Epost, thank you for the thoughtful Valentine’s Day card. What woman needs a romantic gesture from a man when she has an entire corporation begging her to come back to them? And the Macleans offer, I feel, is your way of telling me I am both smart and successful. Which is much more important than being lovable or pretty.

That said, I’d be lying if I told you I had thought of you even once since the last time I logged into your website to view a measly paycheque from my last job. In fact, I even found logging in at that time slightly annoying.

I’m even a little insulted at your attempt to buy back my loyalty by offering me money towards a magazine subscription.
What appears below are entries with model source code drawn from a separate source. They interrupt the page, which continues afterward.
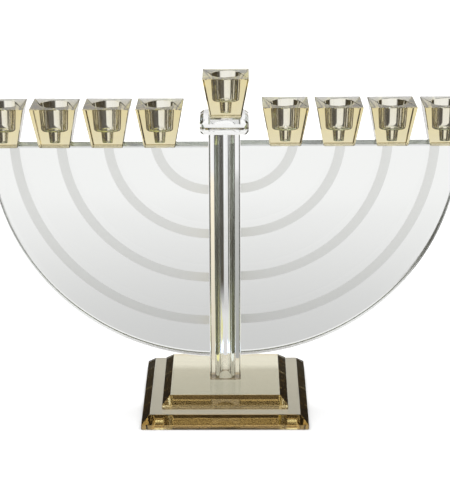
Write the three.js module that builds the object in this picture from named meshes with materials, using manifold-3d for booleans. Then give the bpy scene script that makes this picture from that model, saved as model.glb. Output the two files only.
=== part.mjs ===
// Nine-light menorah in bonded crystal glass.
//
// Millimetres, +Z up. The origin is the centre of the base's underside; +X runs along the
// branches and the front faces -Y. The piece is mirror-symmetric about x = 0 and y = 0.
//
// Two bevelled square slabs carry a square prism column with a round bore along its axis.
// A flat glass wing, close to a quarter of a round plate, is bonded to each side of the column.
// Four cups stand on each wing's straight top edge, and a ninth, the shamash, stands higher
// on a bevelled block at the column's head. Nothing moves: every joint is a bonded face.

import * as THREE from 'three';
import { mergeVertices } from 'three/addons/utils/BufferGeometryUtils.js';
import Module from 'manifold-3d';

const wasm = await Module();
wasm.setup();

// ---- Driving dimensions ------------------------------------------------------------------

const bondFilm = 0.1;          // thickness of the clear adhesive between two bonded faces

const lowerTier = { side: 132, height: 10 };
const upperTier = { side: 100, height: 10 };
const tierGirdle = 4;          // upright part of a tier's edge, below its bevel
const tierBevelInset = 6.8;    // how far a tier's bevel leans in

const column = { side: 25, height: 206, boreRadius: 8.25 };

const wing = {
  thickness: 15,
  outerRadius: 176.5,
  centreOffset: 7,             // the arc's centre, on the top edge, lies this far from x = 0
  topBelowColumnHead: 11,
};

const block = {
  side: 38,
  lowerBevel: { inset: 2, height: 3 },
  girdle: 6,
  upperBevel: { inset: 2.75, height: 3 },
};

const cup = {
  topSide: 36,
  bottomSide: 24,
  height: 32,
  bowl: { rimRadius: 11.5, floorRadius: 10.5, depth: 19.5, filletRadius: 2.5 },
  socket: { mouthRadius: 4.9, floorRadius: 4, depth: 9.5 },
};

const branchCups = { perSide: 4, firstOffset: 49, spacing: 41 };

const roundSegments = 48;      // facets around a bore
const wingArcSegments = 64;    // facets along one wing's quarter arc
const filletSegments = 4;

// ---- Worked-out levels -------------------------------------------------------------------

const upperTierZ = lowerTier.height + bondFilm;
const columnZ = upperTierZ + upperTier.height + bondFilm;
const columnHeadZ = columnZ + column.height;
const wingTopZ = columnHeadZ - wing.topBelowColumnHead;
const blockZ = columnHeadZ + bondFilm;
const blockHeight = block.lowerBevel.height + block.girdle + block.upperBevel.height;
const shamashZ = blockZ + blockHeight + bondFilm;
const branchCupZ = wingTopZ + bondFilm;

// ---- Materials ---------------------------------------------------------------------------

const glass = (color, opacity) => () => new THREE.MeshStandardMaterial({
  color, roughness: 0.05, metalness: 0, transparent: true, opacity,
});
const clearCrystal = glass(0xe8eaea, 0.4);
const plateGlass = glass(0xdfe4e2, 0.5);
const champagneCrystal = glass(0xe6d7a6, 0.6);
const amberCrystal = glass(0x8a7a4c, 0.75);

// ---- Shape helpers -----------------------------------------------------------------------

// A square solid turned from [half-width, height] steps: four lathe segments with their
// corners on the diagonals, so that the flats face X and Y.
function squareTurned(steps) {
  const onDiagonal = steps.map(([half, z]) => new THREE.Vector2(half * Math.SQRT2, z));
  const [first, last] = [steps[0][1], steps[steps.length - 1][1]];
  const profile = [new THREE.Vector2(0, first), ...onDiagonal, new THREE.Vector2(0, last)];
  return new THREE.LatheGeometry(profile, 4, Math.PI / 4).rotateX(Math.PI / 2);
}

function roundTurned(profile) {
  return new THREE.LatheGeometry(profile, roundSegments).rotateX(Math.PI / 2);
}

function toManifold(geometry) {
  const bare = geometry.clone();
  bare.deleteAttribute('normal');
  bare.deleteAttribute('uv');
  const merged = mergeVertices(bare);
  return new wasm.Manifold(new wasm.Mesh({
    numProp: 3,
    vertProperties: new Float32Array(merged.attributes.position.array),
    triVerts: new Uint32Array(merged.index.array),
  }));
}

function fromManifold(solid) {
  const { vertProperties, triVerts } = solid.getMesh();
  const geometry = new THREE.BufferGeometry();
  geometry.setAttribute('position', new THREE.BufferAttribute(vertProperties, 3));
  geometry.setIndex(new THREE.BufferAttribute(triVerts, 1));
  geometry.computeVertexNormals();
  return geometry;
}

// ---- Pieces ------------------------------------------------------------------------------

function tierGeometry({ side, height }) {
  const half = side / 2;
  return squareTurned([[half, 0], [half, tierGirdle], [half - tierBevelInset, height]]);
}

function columnGeometry() {
  const half = column.side / 2;
  const section = new THREE.Shape([
    new THREE.Vector2(-half, -half), new THREE.Vector2(half, -half),
    new THREE.Vector2(half, half), new THREE.Vector2(-half, half),
  ]);
  section.holes.push(new THREE.Path().absarc(0, 0, column.boreRadius, 0, 2 * Math.PI));
  return new THREE.ExtrudeGeometry(section, {
    depth: column.height, bevelEnabled: false, curveSegments: roundSegments,
  });
}

// The right-hand wing's outline in its own plane: x along the branches, y up, with the top
// edge at y = 0. It runs down the bonded inner edge and back up the round outer edge.
function wingGeometry(sideSign) {
  const { outerRadius: radius, centreOffset, thickness } = wing;
  const inner = column.side / 2 + bondFilm;
  const bottomAngle = -Math.acos((inner - centreOffset) / radius);
  const outline = [new THREE.Vector2(inner, 0)];
  for (let i = 0; i <= wingArcSegments; i += 1) {
    const angle = THREE.MathUtils.lerp(bottomAngle, 0, i / wingArcSegments);
    outline.push(new THREE.Vector2(centreOffset + radius * Math.cos(angle), radius * Math.sin(angle)));
  }
  const mirrored = outline.map(({ x, y }) => new THREE.Vector2(sideSign * x, y));
  return new THREE.ExtrudeGeometry(new THREE.Shape(mirrored), { depth: thickness, bevelEnabled: false })
    .translate(0, 0, -thickness / 2)
    .rotateX(Math.PI / 2);
}

function blockGeometry() {
  const half = block.side / 2;
  const { lowerBevel, girdle, upperBevel } = block;
  return squareTurned([
    [half - lowerBevel.inset, 0],
    [half, lowerBevel.height],
    [half, lowerBevel.height + girdle],
    [half - upperBevel.inset, blockHeight],
  ]);
}

// The cup's hollow: a bowl for an oil glass with a filleted floor, and below it a narrower
// socket for a candle. The cutter stands proud of the rim, so that the mouth is cut clean.
function cupHollow() {
  const { bowl, socket, height } = cup;
  const proud = 1;
  const widening = (bowl.rimRadius - bowl.floorRadius) / bowl.depth;
  const floorZ = height - bowl.depth;
  const socketZ = floorZ - socket.depth;
  const profile = [
    new THREE.Vector2(0, socketZ),
    new THREE.Vector2(socket.floorRadius, socketZ),
    new THREE.Vector2(socket.mouthRadius, floorZ),
  ];
  const filletCentre = new THREE.Vector2(bowl.floorRadius - bowl.filletRadius, floorZ + bowl.filletRadius);
  for (let i = 0; i <= filletSegments; i += 1) {
    const angle = -Math.PI / 2 + (i / filletSegments) * (Math.PI / 2);
    profile.push(new THREE.Vector2(
      filletCentre.x + bowl.filletRadius * Math.cos(angle),
      filletCentre.y + bowl.filletRadius * Math.sin(angle),
    ));
  }
  profile.push(
    new THREE.Vector2(bowl.rimRadius + proud * widening, height + proud),
    new THREE.Vector2(0, height + proud),
  );
  return roundTurned(profile);
}

function cupGeometry() {
  const body = squareTurned([[cup.bottomSide / 2, 0], [cup.topSide / 2, cup.height]]);
  return fromManifold(toManifold(body).subtract(toManifold(cupHollow())));
}

// ---- Assembly ----------------------------------------------------------------------------

const group = new THREE.Group();

function addPiece(name, geometry, material, x, z) {
  const mesh = new THREE.Mesh(geometry, material());
  mesh.name = name;
  mesh.position.set(x, 0, z);
  group.add(mesh);
}

addPiece('base_lower_tier', tierGeometry(lowerTier), amberCrystal, 0, 0);
addPiece('base_upper_tier', tierGeometry(upperTier), amberCrystal, 0, upperTierZ);
addPiece('column', columnGeometry(), clearCrystal, 0, columnZ);

for (const [sideName, sideSign] of [['left', -1], ['right', 1]]) {
  addPiece(`${sideName}_wing`, wingGeometry(sideSign), plateGlass, 0, wingTopZ);
  for (let i = 0; i < branchCups.perSide; i += 1) {
    const offset = branchCups.firstOffset + i * branchCups.spacing;
    addPiece(`${sideName}_cup_${i + 1}`, cupGeometry(), champagneCrystal, sideSign * offset, branchCupZ);
  }
}

addPiece('shamash_block', blockGeometry(), clearCrystal, 0, blockZ);
addPiece('shamash_cup', cupGeometry(), champagneCrystal, 0, shamashZ);

export default group;
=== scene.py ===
import math

import bmesh
import bpy
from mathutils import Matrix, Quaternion, Vector


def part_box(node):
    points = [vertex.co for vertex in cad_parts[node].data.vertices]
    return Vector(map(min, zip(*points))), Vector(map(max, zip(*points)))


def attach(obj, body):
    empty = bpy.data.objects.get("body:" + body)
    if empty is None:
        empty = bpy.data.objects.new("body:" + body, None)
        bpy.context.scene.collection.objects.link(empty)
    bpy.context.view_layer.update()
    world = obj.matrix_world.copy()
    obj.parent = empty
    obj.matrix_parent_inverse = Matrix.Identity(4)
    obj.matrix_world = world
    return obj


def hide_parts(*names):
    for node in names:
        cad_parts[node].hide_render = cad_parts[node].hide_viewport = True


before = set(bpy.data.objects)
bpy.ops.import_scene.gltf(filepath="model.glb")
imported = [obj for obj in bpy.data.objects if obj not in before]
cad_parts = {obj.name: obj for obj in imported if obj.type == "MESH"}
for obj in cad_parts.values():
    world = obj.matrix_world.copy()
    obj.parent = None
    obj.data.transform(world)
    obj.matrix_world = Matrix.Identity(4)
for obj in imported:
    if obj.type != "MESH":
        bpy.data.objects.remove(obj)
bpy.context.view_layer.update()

# ---- Sizes, in metres ----------------------------------------------------------------------

MM = 0.001
BODY = "root"
TAU = 2 * math.pi

CAMERA_PLACE = Vector((0.0114, -1.400, 0.6076))
CAMERA_PITCH = 0.3309          # radians below the horizon
CAMERA_YAW = -0.0081           # radians, clockwise from +Y
CAMERA_ROLL = -0.0045          # radians, below 0 turns the object anticlockwise in the picture
CAMERA_LENS = 133.7            # mm, on the usual 36 mm sensor

IOR = 1.52
LAP = 0.03 * MM                # bonded pieces run this far into each other past the adhesive
FILM = 0.1 * MM                # the CAD model's adhesive film

ARRIS = 0.35 * MM              # polished edge of a crystal piece
COLUMN_CORNER = 1.3 * MM       # the column's four long edges are cut wider
CUP_CORNER = 0.6 * MM
FLOOR_GAP = 0.3 * MM           # the air under the base
TIER_GIRDLE = 4 * MM
TIER_BEVEL_INSET = 6.8 * MM

BLOCK_LOWER_INSET, BLOCK_LOWER_HEIGHT = 2 * MM, 3 * MM
BLOCK_UPPER_INSET, BLOCK_UPPER_HEIGHT = 2.75 * MM, 3 * MM
BLOCK_CORNER = 1.6 * MM

COLUMN_BORE_RADIUS = 8.25 * MM

CUP_BOTTOM_HALF = 12 * MM
BOWL_RIM_RADIUS, BOWL_FLOOR_RADIUS = 11.5 * MM, 10.5 * MM
BOWL_DEPTH, BOWL_FILLET = 19.5 * MM, 2.5 * MM
SOCKET_MOUTH_RADIUS, SOCKET_FLOOR_RADIUS, SOCKET_DEPTH = 4.9 * MM, 4 * MM, 9.5 * MM
MOUTH_ARRIS = 0.3 * MM

WING_CENTRE_OUT = 7 * MM       # the round edge's centre, on the top edge, from the middle plane
WING_ARRIS = 0.9 * MM
ARC_CENTRE_OUT, ARC_CENTRE_RISE = 11.5 * MM, 7.5 * MM
ARC_FIRST_RADIUS, ARC_SPACING, ARC_WIDTH, ARC_COUNT = 42.7 * MM, 36.5 * MM, 7.6 * MM, 4

COLUMN_BORE_MATT, CUP_BORE_MATT, PLATE_EDGE_MATT, FROST_MATT = 0.02, 0.03, 0.10, 0.35

ROUND = 128                    # facets round a bore
ARC_STEPS = 96                 # facets along a wing's arcs
FILLET_STEPS = 8               # facets up the fillet round a bowl's floor


# ---- Mesh helpers --------------------------------------------------------------------------

def square_ring(half, z, cut):
    """Eight corners of a square with clipped corners, anticlockwise from above."""
    inner = half - cut
    return [
        (half, -inner, z), (half, inner, z), (inner, half, z), (-inner, half, z),
        (-half, inner, z), (-half, -inner, z), (-inner, -half, z), (inner, -half, z),
    ]


def round_ring(radius, z):
    return [
        (radius * math.cos(TAU * i / ROUND), radius * math.sin(TAU * i / ROUND), z)
        for i in range(ROUND)
    ]


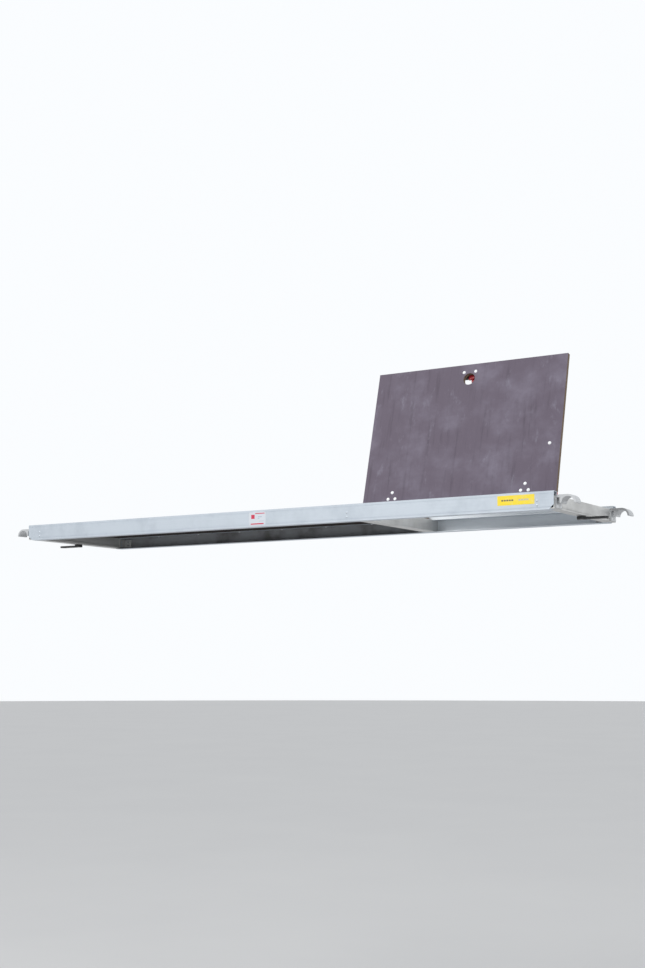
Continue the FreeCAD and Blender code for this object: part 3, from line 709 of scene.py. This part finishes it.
ledge_edge = rail_high.y
hinge_notches = []
for side in ("left", "right"):
    leaf_low, leaf_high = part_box("hinge_leaf_fixed_" + side)
    leaf_middle = (leaf_low.x + leaf_high.x) / 2
    notch_low = Vector((leaf_middle - NOTCH_HALF, ledge_edge - NOTCH_DEPTH, deck_low.z - WALL - 1 * MM))
    notch_high = Vector((leaf_middle + NOTCH_HALF, ledge_edge + 2 * MM, deck_low.z + 1 * MM))
    hinge_notches.append((notch_low, notch_high))
make_rail("front", rail_low.y, 1, hinge_notches)
make_rail("rear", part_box("rail_rear")[1].y, -1)

# %% [markdown]
# ## Rivet centres
# A set blind rivet keeps the end of its steel mandrel in the middle of the dome, as a small button. The
# measured rivets have plain domes, grouped many to a piece. Their places could be listed again, but it is
# safer to find them: each rivet in a group is an island of joined faces, and its dome's tip is the single
# furthest point on its middle line.

# %% Find each rivet and its tip
def islands(mesh):
    """The corners of each separate solid in a mesh."""
    shape = bmesh.new()
    shape.from_mesh(mesh)
    bmesh.ops.remove_doubles(shape, verts=shape.verts, dist=1e-6)
    seen = set()
    found = []
    # Starting from the corners in their own order keeps the islands in the same order each time
    for start in shape.verts:
        if start in seen:
            continue
        seen.add(start)
        reached = [start]
        for corner in reached:
            for edge in corner.link_edges:
                other = edge.other_vert(corner)
                if other not in seen:
                    seen.add(other)
                    reached.append(other)
        found.append([corner.co.copy() for corner in reached])
    shape.free()
    return found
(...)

I know you’re privy to my paycheques from when I was temping during the recession, but I’ve got something better now and I don’t need you, or anyone else, to help me manage my bills or buy my reading material.

Thanks, by the way, for waiting three years before checking up on me. I don’t think you give a damn about my bill management. This little valentine you sent reeks of corporate desperation. Maybe if you had put this sort of effort into Valentine’s Day 2009 I never would have left. It’s too late, epost – I’m gone. And I’m never coming back.

Also I noticed the card you send was not a Hallmark. Their marketing scheme tells me that means you don’t actually care.

Sincerely,
Laura


I thought about ripping epost’s cruel advertisement of a card into shreds and tossing it in the blue box. But instead I brought it to work and put the card up at my desk so all the pretty girls down the way would think I got a valentine, too. I may not be special enough for a synthetic mass-produced teddy bear, but I at least want people around me to think I’m special enough for a card. Even if I know I’m only special enough for garbage.

(For the record, my boyfriend did get me a Valentine’s card this year, which I received after the epost debacle. Yeah, I know none of you heartless bastards care.)